The following are commonly considered measures to mitigate concerns in a fitness club environment:
A concrete floating floor on neoprene or spring isolators specified to achieve a target natural frequency and deflection, varying depending on the intended use of the space and underlying structural resonances
Protection of walls and columns in the space with concrete block liner or insulated drywall partitions, with the need to potentially acoustically isolate this wall protection from the building structure at all points or support
Acoustically isolated ceilings, potentially upgraded to exclude any penetrations, with any facility mechanical equipment or other services in secondary ceilings below
Upgraded doors, with door seals, to address sound transmission leakage via the doorways to spaces across a common corridor or nearby to the facility entry
Treatment of potential sound flanking through piping, ducts, and the air conditioning equipment – this may include enclosing these exposed items in acoustic bulkheads or acoustic lagging; adding silencers to ducts; and vibration isolation of services and equipment to prevent the sound from transmitting back to the structure and hence the neighbouring spaces
Isolation of exercise or A/V equipment from the building structure, including weight and cardio machines, punching bags, speakers and subwoofers, etc.
Stiffening of the floor structure in lightweight building structures where there is a concern of synchronized rhythmic activities exciting floor resonances and causing high levels of perceptible vibration to the users of the exercise space or more importantly other structurally connected spaces
In some cases, we have been retained by international fitness franchises as part of the design team for the fit-out of large fitness clubs within luxury residential or high-end commercial developments, where relatively stringent sound and vibration criteria have been codified into the lease agreements. In these cases, we have designed a “room-within-a-room” configuration, which entailed installing a spring-isolated concrete floating floor, with robust drywall partitions supported on the floating floor, and drywall ceiling supported from joists which are only supported on these partitions. Note that such design considerations are typically reserved for these “worst case” scenarios, and not generally required for less extreme contexts.

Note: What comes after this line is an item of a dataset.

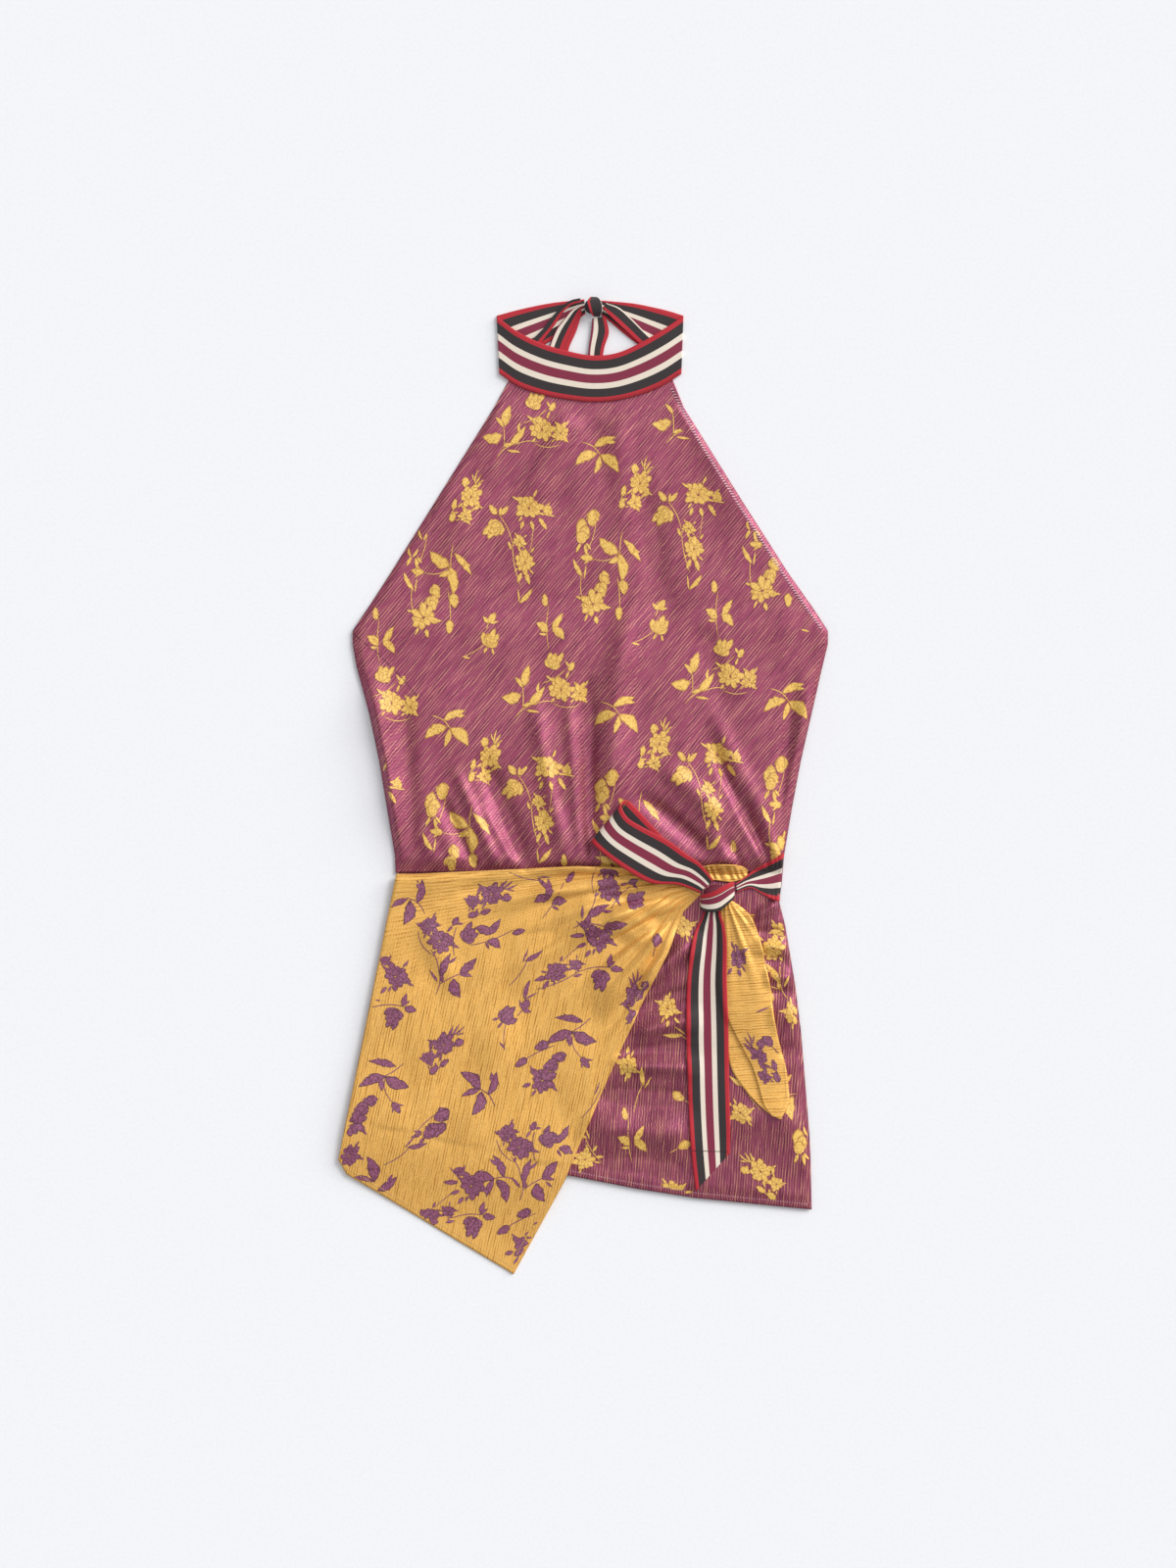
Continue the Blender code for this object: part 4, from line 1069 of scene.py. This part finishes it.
class WRAPTOP_OT_wrap(bpy.types.Operator):
    """Makes the wrap from the crepe's gold face: the fan, its fold at the waist and its end"""

    bl_idname = "wraptop.wrap"
    bl_label = "Wrap"

    def execute(self, context):
        sizes = context.scene.wrap_top_cloth
        # Crepe tones: painted shade of the sunk runs, the gold ground, the paler raised runs with their
        # painted highlight, and the gloss's tint.
        tones = ("#AE7228", sizes.gold, "#F0BE6E", "#FFE2A8")
        face = crepe("satin_crepe_reverse", *tones, YARN_TURN, gathered=True)
        across = crepe("satin_crepe_reverse_cross", *tones, 4)
        fan = cloth("flap_cloth", flap, 190, sizes.rows, face, -1, flap_map, flap_gather)
        fold = cloth("waist_fold_cloth", waist_fold, 24, 80, across, offset=0)
        end = cloth("tail_cloth", wrap_tail, 60, 110, across, offset=0)
        # Brocade tones: painted shade, ground and painted highlight of the mottle; the first also draws each
        # part's edge line.
        purple = brocade("purple_brocade", "#502234", "#7E3C58", "#9C5C7C", 78)

        def within_flap(x, y):
            distance, across_fan, spread = fan_place(x, y)
            rays, _, _ = rim_rays()
            angle = rays[0] + (rays[-1] - rays[0]) * across_fan
            u = np.interp(angle, rays, np.linspace(0, 1, len(rays)))
            far_x, far_y, _ = flap(u, np.ones_like(u))
            rim = np.hypot(far_x - FAN_CENTRE[0], far_y - FAN_CENTRE[1])
            edges = np.minimum(across_fan, 1 - across_fan) * spread * distance
            return (distance < rim - FAN_EDGE) & (edges > FAN_EDGE) & (distance > 2 * FAN_START)

        def within_tail(x, y):
            v = np.interp(-y, -WRAP_TAIL["y_fold"], np.linspace(0, 1, len(WRAP_TAIL["y_fold"])))
            return (x < smooth(WRAP_TAIL["x_fold"], v) - MM) & (x > smooth(WRAP_TAIL["x_upper"], v) + MM)

        flowers = motifs("flap_motifs", FLAP_SPRAYS, flap_top, within_flap, purple, REVERSE, True)
        lower = motifs("tail_motifs", TAIL_SPRAYS, tail_top, within_tail, purple, REVERSE, True)
        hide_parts("wrap_flap")
        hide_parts("wrap_waist_fold")
        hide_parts("wrap_tail")
        return {"FINISHED"}


RIBBONS = (
    # piece and node, rows, segments along, on the front, places across with their places in the stripes
    ("collar_front", "collar_front", COLLAR_FRONT, 160, False, "0 0, 1 1"),
    ("collar_back_left", "collar_back_left", COLLAR_BACK_LEFT, 60, False, "0 0, 1 1"),
    ("collar_back_right", "collar_back_right", COLLAR_BACK_RIGHT, 60, False, "0 0, 1 1"),
    ("neck_tie_left_outer", "neck_tie_left_outer", NECK_TIE_LEFT_OUTER, 60, False, "0 0.73, 1 1"),
    ("neck_tie_left_inner", "neck_tie_left_inner", NECK_TIE_LEFT_INNER, 60, False,
     "0 0.56, 0.7 1, 0.72 0.89, 0.78 0.9, 1 1"),
    ("neck_tie_right_inner", "neck_tie_right_inner", NECK_TIE_RIGHT_INNER, 50, False, "0 0.54, 1 1"),
    ("neck_tie_right_outer", "neck_tie_right_outer", NECK_TIE_RIGHT_OUTER, 50, False, "0 0, 1 0.33"),
    ("neck_knot", "neck_knot_band", NECK_BAND, 40, False, "0 0.02, 0.2 0.11, 0.85 0.28, 1 0.3"),
    ("waist_side", "waist_tie_side", WAIST_TIE_SIDE, 50, True, "0 0, 1 1"),
    ("loop_under", "bow_loop_under", BOW_LOOP_UNDER, 60, True, "0 0, 1 1"),
    ("loop_upper", "bow_loop_upper", BOW_LOOP_UPPER, 120, True, "0 0, 1 1"),
    ("bow_tail", "bow_tail", BOW_TAIL, 120, True, "0 0, 1 1"),
    ("waist_knot", "waist_knot_band", WAIST_BAND, 60, False,
     "0 0, 0.26 0.1, 0.3 0.42, 0.6 0.59, 0.84 0.71, 1 0.86"),
)


class WRAPTOP_OT_ribbons(bpy.types.Operator):
    """Makes the collar, its ties, the waist ribbon's bow and both knots from striped grosgrain"""

    bl_idname = "wraptop.ribbons"
    bl_label = "Ribbons"

    def execute(self, context):
        striped = grosgrain("striped_grosgrain")
        for name, node, rows, along, on_front, stripes in RIBBONS:
            across, stripe = grid(stripes).T

            def stripe_map(u, down, x, y, across=across, stripe=stripe):
                return np.interp(u, across, stripe), down

            surface = ribbon(rows, on_front, on_tail=node == "bow_tail")
            made = cloth(name + "_ribbon", surface, 24, along, striped, 0, stripe_map)
            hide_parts(node)
        # The knots' cores: dark solids near the ribbon's black and wine, partly the ribbon's own colours and
        # partly painted shade inside each knot.
        for name, code in (("neck_knot", "#2A2226"), ("waist_knot", "#701C34")):
            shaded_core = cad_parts[name]
            shaded_core.data.materials.clear()
            shaded_core.data.materials.append(thread(name + "_inside", code))
        return {"FINISHED"}


class WRAPTOP_OT_sewing(bpy.types.Operator):
    """Sews the darts, the hems, the armhole, the collar's lower edge and the ribbons' ends"""

    bl_idname = "wraptop.sewing"
    bl_label = "Sewing"

    def execute(self, context):
        codes = {"dark": "#4A2430", "pink": "#E6B4BE", "gold": "#E9C07C", "red": "#B81E2C", "wine": "#8E1C2A"}
        threads = {name: thread(name + "_thread", code) for name, code in codes.items()}
        for name, colour in (("dart_left", "dark"), ("dart_right", "dark"), ("skirt_hem", "pink")):
            sewing(name + "_stitches", *SEWING[name], front_top, threads[colour], FACE)
        points, pitch, *stitch = SEWING["armhole"]
        for colour, start in (("pink", 0), ("dark", 0.5)):
            run = (points + start * pitch * ARMHOLE_DOWN, pitch, *stitch)
            sewing(f"armhole_{colour}_stitches", *run, front_top, threads[colour], FACE)

        distance = np.linspace(*SIDE_SEAM, 60) * MM
        _, _, spread = fan_place(*fan_line(np.full(60, 0.9), distance))
        right = np.stack(fan_line(1 - HEM_WIDTH / (spread * distance), distance), axis=1) / MM
        bottom = np.stack([FAN_RIM["x"][5:], FAN_RIM["y"][5:] + HEM_WIDTH], axis=1) / MM
        hems = (("flap_side", right, flap_top), ("flap_hem", bottom, flap_top), ("tail", TAIL_SEAM, tail_top))
        for name, run, top in hems:
            sewing(name + "_stitches", run, *STITCHES["hem"], top, threads["gold"], REVERSE)

        place = np.linspace(0.02, 0.98, 80)
        edge = [
            smooth(COLLAR_FRONT[axis + "b"], place) * (1 - COLLAR_INSET)
            + smooth(COLLAR_FRONT[axis + "a"], place) * COLLAR_INSET
            for axis in "xyz"
        ]

        def collar_top(x, y):
            return np.interp(x, edge[0], edge[2]) + WALL / 2

        lower = np.stack(edge[:2], axis=1) / MM
        sewing("collar_stitches", lower, *STITCHES["collar"], collar_top, threads["wine"], STRIPED)
        top = ribbon_top(BOW_TAIL_REST)
        sewing("bow_end_stitches", BOW_END, *STITCHES["bow_end"], top, threads["dark"], STRIPED)
        top = ribbon_top(SIDE_TIE_REST)
        for name, run in BAR_TACKS.items():
            sewing("bar_tack_" + name, run, *STITCHES["bar_tack"], top, threads["red"], STRIPED)
        return {"FINISHED"}


# Suns: name, turn from +X, height above the floor and spread in degrees, and strength
LIGHTS = named_rows("key 42 38 28 1.85, top 70 76 34 0.44, low 30 16 22 1.34")
FLOOR_HALF = 6.0
SKY = 0.46
FLOOR_DROP = 0.2 * MM  # keeps the floor clear of the cloth that lies on it
SENSOR = 36  # mm
FRAME_HEIGHT = 1.4  # of the photograph, at the surface
FRAME_MIDDLE = (4.375 * MM, 1.31 * MM)
CAMERA_REACH = 20


class WRAPTOP_OT_stage(bpy.types.Operator):
    """Makes the pale floor, the soft light from the upper right and the camera straight above"""

    bl_idname = "wraptop.stage"
    bl_label = "Stage"

    def execute(self, context):
        scene = context.scene
        scene.view_settings.view_transform = "Standard"
        square = ((-1, -1), (1, -1), (1, 1), (-1, 1))
        corners = [(x * FLOOR_HALF, y * FLOOR_HALF, -FLOOR_DROP) for x, y in square]
        mesh = bpy.data.meshes.new("floor")
        mesh.from_pydata(corners, [], [(0, 1, 2, 3)])
        paper, tree, shader = blank("matt_paper")
        place = add(tree, "ShaderNodeTexCoord").outputs["Object"]
        fibres = grain(tree, place, 2.5 * MM, 2)
        colour = ramp(tree, fibres, ((0.3, linear("#EFEFF1")), (0.7, linear("#F3F3F5"))))
        finished(tree, shader, colour, {"Roughness": 0.9})
        mesh.materials.append(paper)
        floor = bpy.data.objects.new("floor", mesh)
        scene.collection.objects.link(floor)

        world = bpy.data.worlds.new("studio")
        world.use_nodes = True
        sky = world.node_tree.nodes["Background"].inputs
        sky["Color"].default_value = linear("#F4F6FA")
        sky["Strength"].default_value = SKY
        scene.world = world
        for name, turn, height, spread, strength in LIGHTS:
            light = bpy.data.lights.new(name, "SUN")
            light.energy = strength
            light.angle = np.radians(spread)
            made = bpy.data.objects.new(name, light)
            turn, height = np.radians(turn), np.radians(height)
            level = np.cos(height)
            ray = -Vector((np.cos(turn) * level, np.sin(turn) * level, np.sin(height)))
            made.rotation_euler = ray.to_track_quat("-Z", "Y").to_euler()
            scene.collection.objects.link(made)

        camera = bpy.data.cameras.new("camera")
        distance = scene.wrap_top_stage.distance
        camera.sensor_width = SENSOR
        camera.lens = SENSOR * distance / FRAME_HEIGHT
        camera.clip_end = CAMERA_REACH
        made = bpy.data.objects.new("camera", camera)
        made.location = (*FRAME_MIDDLE, distance)
        scene.collection.objects.link(made)
        scene.camera = made
        return {"FINISHED"}


class WRAPTOP_PT_panel(bpy.types.Panel):
    """Lists the steps that dress the wrap top"""

    bl_idname = "WRAPTOP_PT_panel"
    bl_label = "Wrap top"
    bl_space_type = "VIEW_3D"
    bl_region_type = "UI"
    bl_category = "Wrap Top"

    def draw(self, context):
        for group in (context.scene.wrap_top_cloth, context.scene.wrap_top_stage):
            for key in group.__annotations__:
                self.layout.prop(group, key)
        for operator in OPERATORS:
            self.layout.operator(operator.bl_idname)


OPERATORS = (WRAPTOP_OT_panels, WRAPTOP_OT_wrap, WRAPTOP_OT_ribbons, WRAPTOP_OT_sewing, WRAPTOP_OT_stage)
CLASSES = (WrapTopCloth, WrapTopStage, *OPERATORS, WRAPTOP_PT_panel)


def register():
    for item in CLASSES:
        bpy.utils.register_class(item)
    bpy.types.Scene.wrap_top_cloth = bpy.props.PointerProperty(type=WrapTopCloth)
    bpy.types.Scene.wrap_top_stage = bpy.props.PointerProperty(type=WrapTopStage)


def unregister():
    del bpy.types.Scene.wrap_top_cloth
    del bpy.types.Scene.wrap_top_stage
    for item in reversed(CLASSES):
        bpy.utils.unregister_class(item)


def main():
    register()
    for operator in OPERATORS:
        area, name = operator.bl_idname.split(".")
        getattr(getattr(bpy.ops, area), name)()


if __name__ == "__main__":
    main()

As noted above, some of these measures may not be practical in existing health and fitness centers, depending on the intended activity use and location on a floor plan. For this reason, it is always prudent to reach out as early as possible to discuss the acoustical design of the facility and any associated potential limitations. In some cases, reconsideration of the facility floor plan can avoid some of these constraints.
In conclusion: invest early or pay later when it comes to acoustical issues
By involving an acoustical engineer early in the design progress, gym and fitness clubs can incorporate cost effective, best practices in noise and vibration mitigation which will allow these facilities to live and work in harmony and in close proximity to their residential and commercial neighbours. In existing facilities with little or inadequate acoustical design features, noise and vibration issues can result in neighbour and property management complaints, and at worst litigation. Even in this scenario there are often ways to mitigate noise and vibration problems, but the options available can be limited, and/or expensive to implement.